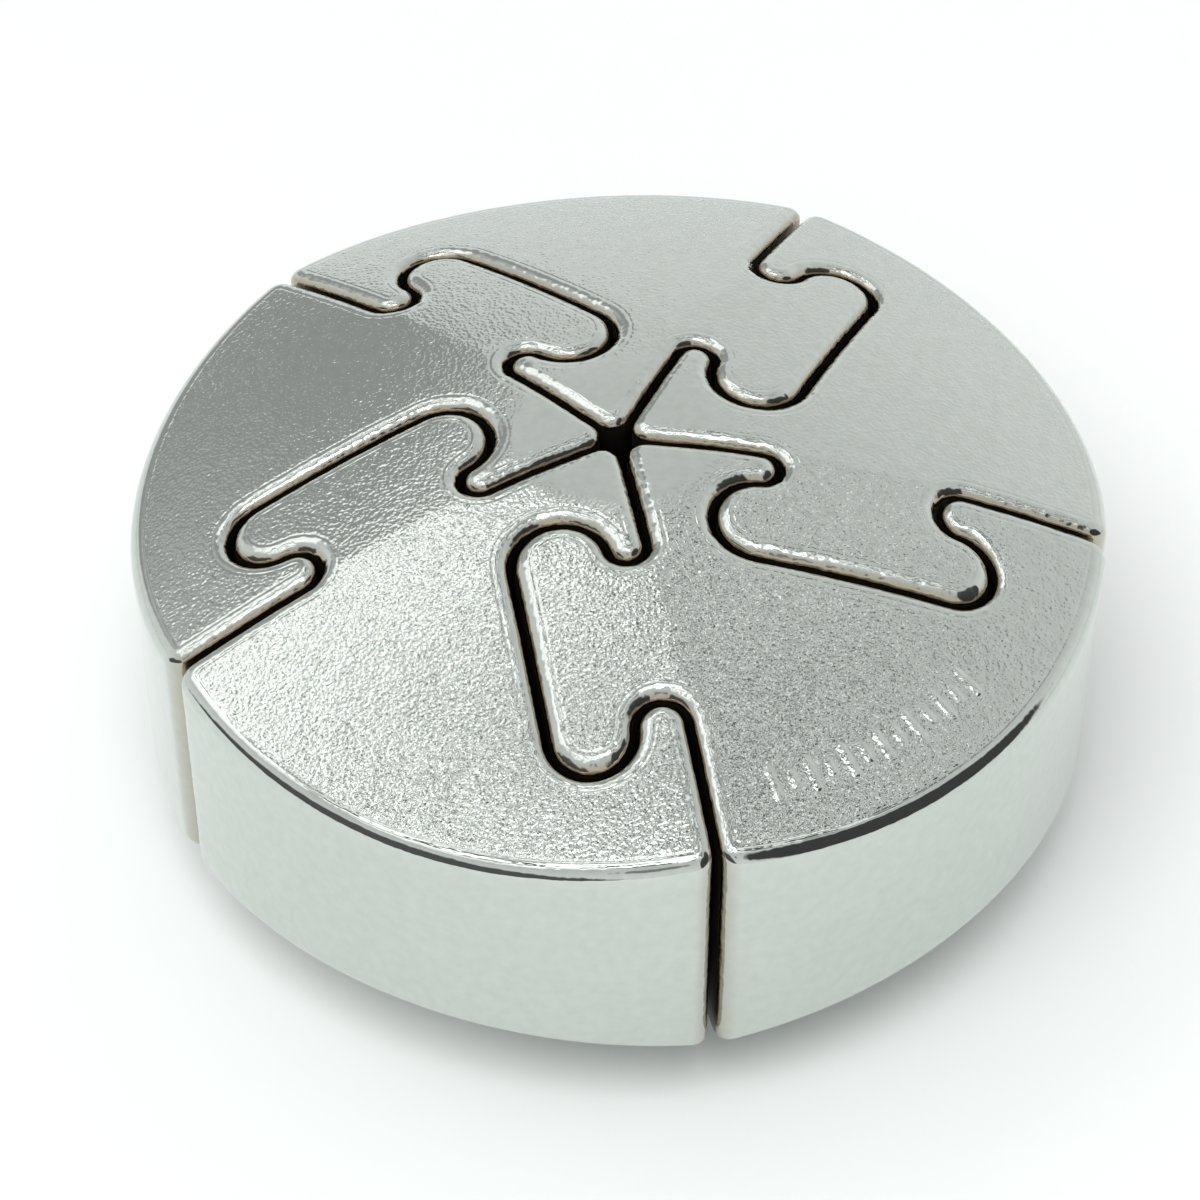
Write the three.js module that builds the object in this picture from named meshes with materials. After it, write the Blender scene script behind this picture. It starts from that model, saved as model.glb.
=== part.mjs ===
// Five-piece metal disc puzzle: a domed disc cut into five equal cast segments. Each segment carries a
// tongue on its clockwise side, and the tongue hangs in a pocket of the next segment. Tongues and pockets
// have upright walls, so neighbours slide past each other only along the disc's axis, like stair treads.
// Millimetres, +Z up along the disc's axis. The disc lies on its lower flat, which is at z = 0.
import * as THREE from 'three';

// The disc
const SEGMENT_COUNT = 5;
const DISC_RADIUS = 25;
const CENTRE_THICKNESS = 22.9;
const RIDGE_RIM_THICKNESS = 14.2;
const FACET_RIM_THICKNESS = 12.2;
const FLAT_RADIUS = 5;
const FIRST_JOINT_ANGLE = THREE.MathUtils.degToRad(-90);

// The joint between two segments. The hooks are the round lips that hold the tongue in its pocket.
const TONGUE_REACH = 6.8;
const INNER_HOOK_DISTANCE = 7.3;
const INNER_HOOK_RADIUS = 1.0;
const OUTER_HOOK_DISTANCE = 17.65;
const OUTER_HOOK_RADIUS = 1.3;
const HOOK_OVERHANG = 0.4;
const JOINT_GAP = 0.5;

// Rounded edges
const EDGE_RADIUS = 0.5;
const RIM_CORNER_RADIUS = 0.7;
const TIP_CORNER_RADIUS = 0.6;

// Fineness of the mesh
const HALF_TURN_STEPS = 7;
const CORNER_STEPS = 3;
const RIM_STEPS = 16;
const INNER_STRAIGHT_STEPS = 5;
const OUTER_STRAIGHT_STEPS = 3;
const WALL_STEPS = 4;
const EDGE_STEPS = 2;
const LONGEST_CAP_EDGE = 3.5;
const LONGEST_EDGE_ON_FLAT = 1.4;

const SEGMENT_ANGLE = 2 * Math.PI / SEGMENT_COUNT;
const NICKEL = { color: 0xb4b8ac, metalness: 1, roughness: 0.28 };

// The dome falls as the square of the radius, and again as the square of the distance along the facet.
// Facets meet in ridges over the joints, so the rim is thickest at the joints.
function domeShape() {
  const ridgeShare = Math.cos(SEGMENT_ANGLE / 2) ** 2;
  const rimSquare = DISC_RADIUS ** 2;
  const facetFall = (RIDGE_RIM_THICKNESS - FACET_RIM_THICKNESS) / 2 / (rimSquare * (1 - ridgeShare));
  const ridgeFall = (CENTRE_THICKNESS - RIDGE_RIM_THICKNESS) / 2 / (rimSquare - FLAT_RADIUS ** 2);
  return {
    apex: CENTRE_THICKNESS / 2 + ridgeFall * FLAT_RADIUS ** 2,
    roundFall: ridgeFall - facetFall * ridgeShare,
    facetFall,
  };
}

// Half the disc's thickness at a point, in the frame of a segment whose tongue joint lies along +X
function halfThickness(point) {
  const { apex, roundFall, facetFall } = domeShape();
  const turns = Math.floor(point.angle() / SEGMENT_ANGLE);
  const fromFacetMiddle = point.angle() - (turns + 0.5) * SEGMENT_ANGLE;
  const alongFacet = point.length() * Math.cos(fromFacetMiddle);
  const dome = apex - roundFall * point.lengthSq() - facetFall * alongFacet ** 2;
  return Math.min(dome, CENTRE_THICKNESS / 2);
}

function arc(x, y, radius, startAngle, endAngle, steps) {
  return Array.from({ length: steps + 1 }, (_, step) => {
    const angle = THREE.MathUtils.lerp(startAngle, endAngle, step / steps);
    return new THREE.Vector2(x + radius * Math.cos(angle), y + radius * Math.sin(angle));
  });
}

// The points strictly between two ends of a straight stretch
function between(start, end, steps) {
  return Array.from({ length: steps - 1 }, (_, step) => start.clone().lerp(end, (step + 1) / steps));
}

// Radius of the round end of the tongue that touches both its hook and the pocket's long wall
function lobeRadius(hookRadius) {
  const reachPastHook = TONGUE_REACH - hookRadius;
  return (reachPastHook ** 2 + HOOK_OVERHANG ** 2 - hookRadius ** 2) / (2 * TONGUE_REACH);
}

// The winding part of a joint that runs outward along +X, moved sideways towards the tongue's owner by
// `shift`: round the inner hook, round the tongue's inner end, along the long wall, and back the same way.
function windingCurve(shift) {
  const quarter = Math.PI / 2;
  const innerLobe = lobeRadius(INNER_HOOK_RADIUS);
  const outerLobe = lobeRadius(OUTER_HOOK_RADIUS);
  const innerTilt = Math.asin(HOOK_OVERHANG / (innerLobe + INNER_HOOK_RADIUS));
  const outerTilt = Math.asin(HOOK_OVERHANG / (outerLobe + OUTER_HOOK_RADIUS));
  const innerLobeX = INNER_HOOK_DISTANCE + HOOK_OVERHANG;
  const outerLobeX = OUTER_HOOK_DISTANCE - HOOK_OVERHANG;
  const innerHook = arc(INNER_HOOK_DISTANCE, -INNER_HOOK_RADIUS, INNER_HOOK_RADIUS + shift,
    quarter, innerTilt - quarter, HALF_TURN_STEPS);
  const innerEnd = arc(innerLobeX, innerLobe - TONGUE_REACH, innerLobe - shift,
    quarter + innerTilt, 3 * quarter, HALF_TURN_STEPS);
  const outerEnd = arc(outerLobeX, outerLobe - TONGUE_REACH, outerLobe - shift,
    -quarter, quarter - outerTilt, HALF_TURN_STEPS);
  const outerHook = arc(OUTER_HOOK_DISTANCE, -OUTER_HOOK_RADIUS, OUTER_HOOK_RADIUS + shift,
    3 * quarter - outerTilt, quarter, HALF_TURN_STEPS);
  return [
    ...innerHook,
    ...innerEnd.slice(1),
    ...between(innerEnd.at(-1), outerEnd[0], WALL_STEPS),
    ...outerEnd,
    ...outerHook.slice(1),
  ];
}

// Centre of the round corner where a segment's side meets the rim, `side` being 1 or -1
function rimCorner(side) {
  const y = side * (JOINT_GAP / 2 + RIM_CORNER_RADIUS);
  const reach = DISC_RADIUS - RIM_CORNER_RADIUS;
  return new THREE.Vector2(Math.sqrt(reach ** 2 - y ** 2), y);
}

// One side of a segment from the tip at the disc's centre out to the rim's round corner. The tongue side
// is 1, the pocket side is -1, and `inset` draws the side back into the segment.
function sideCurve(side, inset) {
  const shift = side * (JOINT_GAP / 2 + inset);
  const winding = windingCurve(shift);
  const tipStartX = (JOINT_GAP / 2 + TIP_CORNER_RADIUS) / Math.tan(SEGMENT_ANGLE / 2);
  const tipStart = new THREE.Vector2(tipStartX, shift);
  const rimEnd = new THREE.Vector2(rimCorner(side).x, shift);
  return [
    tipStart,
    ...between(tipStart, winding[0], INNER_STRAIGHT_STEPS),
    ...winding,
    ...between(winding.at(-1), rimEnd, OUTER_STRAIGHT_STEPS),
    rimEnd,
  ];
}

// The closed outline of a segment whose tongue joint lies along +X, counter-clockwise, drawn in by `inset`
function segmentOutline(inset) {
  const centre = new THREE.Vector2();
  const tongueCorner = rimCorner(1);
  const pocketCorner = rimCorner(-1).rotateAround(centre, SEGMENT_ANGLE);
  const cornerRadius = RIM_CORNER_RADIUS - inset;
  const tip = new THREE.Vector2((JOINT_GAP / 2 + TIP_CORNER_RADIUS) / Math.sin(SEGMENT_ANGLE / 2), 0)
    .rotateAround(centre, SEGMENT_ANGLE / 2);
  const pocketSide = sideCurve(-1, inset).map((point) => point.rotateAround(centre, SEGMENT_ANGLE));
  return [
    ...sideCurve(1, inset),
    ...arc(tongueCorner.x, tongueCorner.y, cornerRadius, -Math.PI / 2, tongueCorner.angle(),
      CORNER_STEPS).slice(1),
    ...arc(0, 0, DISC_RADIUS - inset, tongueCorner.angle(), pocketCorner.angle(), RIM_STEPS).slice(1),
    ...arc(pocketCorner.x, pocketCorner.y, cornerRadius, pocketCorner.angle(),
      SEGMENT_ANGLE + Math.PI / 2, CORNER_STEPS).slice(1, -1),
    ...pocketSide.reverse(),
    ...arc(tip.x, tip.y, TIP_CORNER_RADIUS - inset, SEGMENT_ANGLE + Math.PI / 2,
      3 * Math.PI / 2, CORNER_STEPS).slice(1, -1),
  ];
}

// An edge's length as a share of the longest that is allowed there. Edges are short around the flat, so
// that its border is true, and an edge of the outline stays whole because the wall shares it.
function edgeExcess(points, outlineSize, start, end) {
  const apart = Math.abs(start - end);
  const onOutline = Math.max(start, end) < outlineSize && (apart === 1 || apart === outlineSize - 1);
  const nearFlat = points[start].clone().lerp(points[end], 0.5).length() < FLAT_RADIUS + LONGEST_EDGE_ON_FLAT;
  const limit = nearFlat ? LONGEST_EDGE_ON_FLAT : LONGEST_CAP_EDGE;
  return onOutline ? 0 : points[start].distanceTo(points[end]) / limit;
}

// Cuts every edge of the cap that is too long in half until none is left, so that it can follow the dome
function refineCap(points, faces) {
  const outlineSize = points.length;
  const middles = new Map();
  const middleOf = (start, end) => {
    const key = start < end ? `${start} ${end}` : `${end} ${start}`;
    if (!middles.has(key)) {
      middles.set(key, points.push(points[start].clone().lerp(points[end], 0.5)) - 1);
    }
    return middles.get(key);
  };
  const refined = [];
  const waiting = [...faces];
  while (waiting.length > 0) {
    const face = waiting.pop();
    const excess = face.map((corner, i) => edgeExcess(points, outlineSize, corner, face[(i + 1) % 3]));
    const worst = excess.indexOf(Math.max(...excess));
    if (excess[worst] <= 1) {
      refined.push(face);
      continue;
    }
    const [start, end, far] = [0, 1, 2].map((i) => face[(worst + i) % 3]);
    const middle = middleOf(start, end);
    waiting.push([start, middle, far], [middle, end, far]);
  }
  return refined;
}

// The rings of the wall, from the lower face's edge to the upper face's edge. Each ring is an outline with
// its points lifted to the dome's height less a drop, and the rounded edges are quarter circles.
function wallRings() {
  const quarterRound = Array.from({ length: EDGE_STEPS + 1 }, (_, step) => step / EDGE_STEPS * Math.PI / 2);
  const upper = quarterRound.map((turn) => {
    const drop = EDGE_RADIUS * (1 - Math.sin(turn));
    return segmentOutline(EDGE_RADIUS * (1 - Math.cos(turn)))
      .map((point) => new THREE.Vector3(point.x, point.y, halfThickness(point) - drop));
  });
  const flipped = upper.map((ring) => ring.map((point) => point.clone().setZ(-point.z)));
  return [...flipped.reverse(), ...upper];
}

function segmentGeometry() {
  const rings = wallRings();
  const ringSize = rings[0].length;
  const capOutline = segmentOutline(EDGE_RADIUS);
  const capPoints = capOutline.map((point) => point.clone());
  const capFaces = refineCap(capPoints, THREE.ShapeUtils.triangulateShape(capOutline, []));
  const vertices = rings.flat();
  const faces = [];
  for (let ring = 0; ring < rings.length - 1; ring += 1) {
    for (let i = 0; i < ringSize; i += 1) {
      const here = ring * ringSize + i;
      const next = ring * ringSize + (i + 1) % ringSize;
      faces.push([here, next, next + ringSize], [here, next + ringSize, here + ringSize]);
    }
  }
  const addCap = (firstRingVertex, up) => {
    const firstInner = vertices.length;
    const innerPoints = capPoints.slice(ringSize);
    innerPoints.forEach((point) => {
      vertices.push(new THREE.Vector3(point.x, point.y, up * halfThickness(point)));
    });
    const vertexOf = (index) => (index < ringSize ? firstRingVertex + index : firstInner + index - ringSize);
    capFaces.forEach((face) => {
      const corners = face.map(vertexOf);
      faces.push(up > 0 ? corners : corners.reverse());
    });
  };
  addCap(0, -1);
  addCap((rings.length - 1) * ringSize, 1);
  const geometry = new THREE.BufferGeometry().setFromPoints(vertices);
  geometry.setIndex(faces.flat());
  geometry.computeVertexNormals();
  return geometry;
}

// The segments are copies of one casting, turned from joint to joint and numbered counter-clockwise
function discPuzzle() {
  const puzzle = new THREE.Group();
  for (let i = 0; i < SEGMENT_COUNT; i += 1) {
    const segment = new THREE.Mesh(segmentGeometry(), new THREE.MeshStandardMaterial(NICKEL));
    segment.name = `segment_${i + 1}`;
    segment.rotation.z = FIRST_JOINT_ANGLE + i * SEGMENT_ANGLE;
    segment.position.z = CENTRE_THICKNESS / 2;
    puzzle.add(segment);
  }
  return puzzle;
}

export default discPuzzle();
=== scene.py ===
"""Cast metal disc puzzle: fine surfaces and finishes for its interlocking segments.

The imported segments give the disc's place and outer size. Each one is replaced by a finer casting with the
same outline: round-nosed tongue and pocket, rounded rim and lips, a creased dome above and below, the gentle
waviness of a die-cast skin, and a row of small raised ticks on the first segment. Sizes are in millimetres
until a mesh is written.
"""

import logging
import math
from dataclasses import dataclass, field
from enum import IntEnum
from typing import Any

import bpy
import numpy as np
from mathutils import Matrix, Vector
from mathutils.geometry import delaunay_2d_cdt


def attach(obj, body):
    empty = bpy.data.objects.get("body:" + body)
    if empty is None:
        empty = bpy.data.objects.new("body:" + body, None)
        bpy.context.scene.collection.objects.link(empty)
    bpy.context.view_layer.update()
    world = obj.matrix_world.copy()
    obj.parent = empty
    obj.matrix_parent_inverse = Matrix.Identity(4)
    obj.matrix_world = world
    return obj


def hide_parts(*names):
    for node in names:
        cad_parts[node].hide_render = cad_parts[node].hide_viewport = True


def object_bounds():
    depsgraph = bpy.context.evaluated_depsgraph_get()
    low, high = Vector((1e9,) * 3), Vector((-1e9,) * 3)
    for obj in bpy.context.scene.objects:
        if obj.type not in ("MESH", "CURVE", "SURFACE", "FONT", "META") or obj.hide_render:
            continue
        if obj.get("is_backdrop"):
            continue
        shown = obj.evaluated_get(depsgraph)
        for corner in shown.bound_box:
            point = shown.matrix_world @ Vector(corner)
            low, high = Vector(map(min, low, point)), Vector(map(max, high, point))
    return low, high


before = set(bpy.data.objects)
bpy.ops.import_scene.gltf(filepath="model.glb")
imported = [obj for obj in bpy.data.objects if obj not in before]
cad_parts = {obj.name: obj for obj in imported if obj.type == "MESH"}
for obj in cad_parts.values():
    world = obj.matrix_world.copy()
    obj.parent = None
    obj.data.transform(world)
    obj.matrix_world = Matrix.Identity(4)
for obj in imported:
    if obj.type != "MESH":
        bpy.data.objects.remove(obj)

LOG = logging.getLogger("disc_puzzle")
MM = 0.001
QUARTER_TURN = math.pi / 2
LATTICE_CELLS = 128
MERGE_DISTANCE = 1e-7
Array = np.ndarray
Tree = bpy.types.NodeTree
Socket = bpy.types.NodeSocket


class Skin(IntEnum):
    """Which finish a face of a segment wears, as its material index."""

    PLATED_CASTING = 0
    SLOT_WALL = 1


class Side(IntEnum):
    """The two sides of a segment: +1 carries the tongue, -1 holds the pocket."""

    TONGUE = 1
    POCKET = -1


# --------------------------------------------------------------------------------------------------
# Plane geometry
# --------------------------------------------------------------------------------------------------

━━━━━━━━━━

In the listing above, locate the line with "low, high = Vector((1e9,)" and the line with "point = shown.matrix_world", then extract exactly those lines and every line between them, and nothing more.

    low, high = Vector((1e9,) * 3), Vector((-1e9,) * 3)
    for obj in bpy.context.scene.objects:
        if obj.type not in ("MESH", "CURVE", "SURFACE", "FONT", "META") or obj.hide_render:
            continue
        if obj.get("is_backdrop"):
            continue
        shown = obj.evaluated_get(depsgraph)
        for corner in shown.bound_box:
            point = shown.matrix_world @ Vector(corner)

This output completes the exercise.